Return the count of lines that hold the string "part", with no other words.
** BEGIN Raw data **
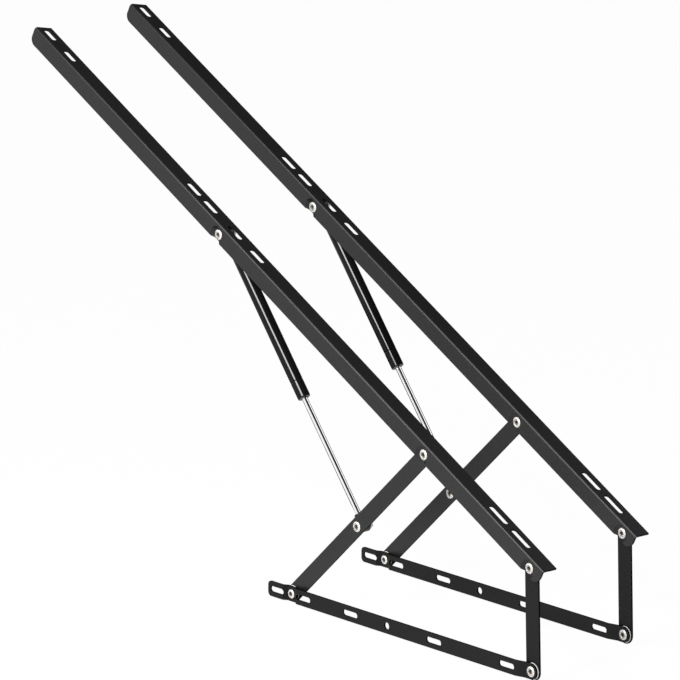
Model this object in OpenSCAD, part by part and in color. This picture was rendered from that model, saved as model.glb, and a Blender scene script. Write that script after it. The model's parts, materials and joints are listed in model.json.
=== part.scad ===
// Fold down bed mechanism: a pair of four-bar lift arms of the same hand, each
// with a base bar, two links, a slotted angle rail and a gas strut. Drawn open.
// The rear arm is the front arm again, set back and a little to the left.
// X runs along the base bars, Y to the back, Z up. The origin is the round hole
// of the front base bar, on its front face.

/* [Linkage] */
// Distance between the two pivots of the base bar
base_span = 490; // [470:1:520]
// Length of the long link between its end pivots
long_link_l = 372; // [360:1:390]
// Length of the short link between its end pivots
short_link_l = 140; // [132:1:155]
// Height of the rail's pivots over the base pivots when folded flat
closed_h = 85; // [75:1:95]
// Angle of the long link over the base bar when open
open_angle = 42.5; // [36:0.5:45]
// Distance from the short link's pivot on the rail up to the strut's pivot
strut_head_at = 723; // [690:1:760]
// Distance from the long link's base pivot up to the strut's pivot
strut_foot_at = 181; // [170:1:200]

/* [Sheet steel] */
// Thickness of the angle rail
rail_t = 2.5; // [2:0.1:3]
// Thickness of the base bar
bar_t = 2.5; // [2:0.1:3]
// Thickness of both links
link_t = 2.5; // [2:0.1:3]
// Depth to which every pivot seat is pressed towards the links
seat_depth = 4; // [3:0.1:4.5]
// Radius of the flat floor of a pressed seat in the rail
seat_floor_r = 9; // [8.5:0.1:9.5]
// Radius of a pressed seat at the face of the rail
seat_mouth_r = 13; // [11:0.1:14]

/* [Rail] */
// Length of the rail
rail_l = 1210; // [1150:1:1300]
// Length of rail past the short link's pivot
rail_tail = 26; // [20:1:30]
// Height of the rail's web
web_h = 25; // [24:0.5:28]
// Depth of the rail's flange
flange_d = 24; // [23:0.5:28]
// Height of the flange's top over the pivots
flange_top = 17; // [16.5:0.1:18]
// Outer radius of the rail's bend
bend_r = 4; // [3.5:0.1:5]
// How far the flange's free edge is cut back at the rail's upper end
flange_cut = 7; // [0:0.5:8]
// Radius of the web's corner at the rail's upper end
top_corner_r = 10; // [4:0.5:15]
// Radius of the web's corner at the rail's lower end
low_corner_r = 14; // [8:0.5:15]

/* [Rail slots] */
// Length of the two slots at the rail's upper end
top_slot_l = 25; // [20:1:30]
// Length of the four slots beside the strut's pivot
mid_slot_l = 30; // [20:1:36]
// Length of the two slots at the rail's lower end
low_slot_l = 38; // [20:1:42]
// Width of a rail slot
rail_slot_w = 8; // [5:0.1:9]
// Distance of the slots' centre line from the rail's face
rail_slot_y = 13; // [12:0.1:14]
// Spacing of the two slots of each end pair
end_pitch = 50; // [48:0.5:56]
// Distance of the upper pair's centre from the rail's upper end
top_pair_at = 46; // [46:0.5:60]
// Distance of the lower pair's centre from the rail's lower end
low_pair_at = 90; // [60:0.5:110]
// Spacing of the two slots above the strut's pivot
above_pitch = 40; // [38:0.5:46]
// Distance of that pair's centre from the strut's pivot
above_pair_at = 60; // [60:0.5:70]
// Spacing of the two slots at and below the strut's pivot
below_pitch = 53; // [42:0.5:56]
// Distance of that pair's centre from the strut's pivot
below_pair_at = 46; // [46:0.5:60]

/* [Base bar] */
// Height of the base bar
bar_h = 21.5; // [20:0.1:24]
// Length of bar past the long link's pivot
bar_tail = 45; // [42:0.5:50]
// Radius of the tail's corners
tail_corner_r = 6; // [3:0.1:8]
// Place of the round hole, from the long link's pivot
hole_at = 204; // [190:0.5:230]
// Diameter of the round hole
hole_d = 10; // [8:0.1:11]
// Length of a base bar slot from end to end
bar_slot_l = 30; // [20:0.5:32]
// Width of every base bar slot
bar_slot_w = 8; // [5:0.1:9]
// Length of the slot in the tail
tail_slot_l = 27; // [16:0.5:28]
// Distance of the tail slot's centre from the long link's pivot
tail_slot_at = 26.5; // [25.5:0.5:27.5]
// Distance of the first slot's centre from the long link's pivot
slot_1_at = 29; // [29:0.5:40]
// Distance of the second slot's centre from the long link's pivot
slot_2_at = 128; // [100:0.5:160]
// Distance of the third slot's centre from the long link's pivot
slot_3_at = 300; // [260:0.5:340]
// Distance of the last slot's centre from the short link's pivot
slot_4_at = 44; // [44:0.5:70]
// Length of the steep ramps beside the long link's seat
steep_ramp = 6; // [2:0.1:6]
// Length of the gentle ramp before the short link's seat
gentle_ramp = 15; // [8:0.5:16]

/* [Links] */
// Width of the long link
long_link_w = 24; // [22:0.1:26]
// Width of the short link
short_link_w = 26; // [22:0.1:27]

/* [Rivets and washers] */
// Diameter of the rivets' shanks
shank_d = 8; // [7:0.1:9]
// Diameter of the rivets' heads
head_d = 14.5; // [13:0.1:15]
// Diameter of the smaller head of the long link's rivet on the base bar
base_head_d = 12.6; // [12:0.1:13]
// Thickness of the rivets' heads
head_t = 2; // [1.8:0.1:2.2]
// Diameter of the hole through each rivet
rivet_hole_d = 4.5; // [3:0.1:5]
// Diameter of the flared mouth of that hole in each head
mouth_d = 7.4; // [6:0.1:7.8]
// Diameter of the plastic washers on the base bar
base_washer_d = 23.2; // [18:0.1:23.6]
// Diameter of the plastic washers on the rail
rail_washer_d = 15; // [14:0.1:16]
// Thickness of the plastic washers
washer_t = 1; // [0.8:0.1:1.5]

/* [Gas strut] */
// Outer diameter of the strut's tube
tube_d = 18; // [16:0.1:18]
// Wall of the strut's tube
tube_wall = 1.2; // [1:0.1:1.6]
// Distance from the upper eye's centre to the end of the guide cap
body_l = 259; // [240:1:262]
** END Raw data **
## Full response:
2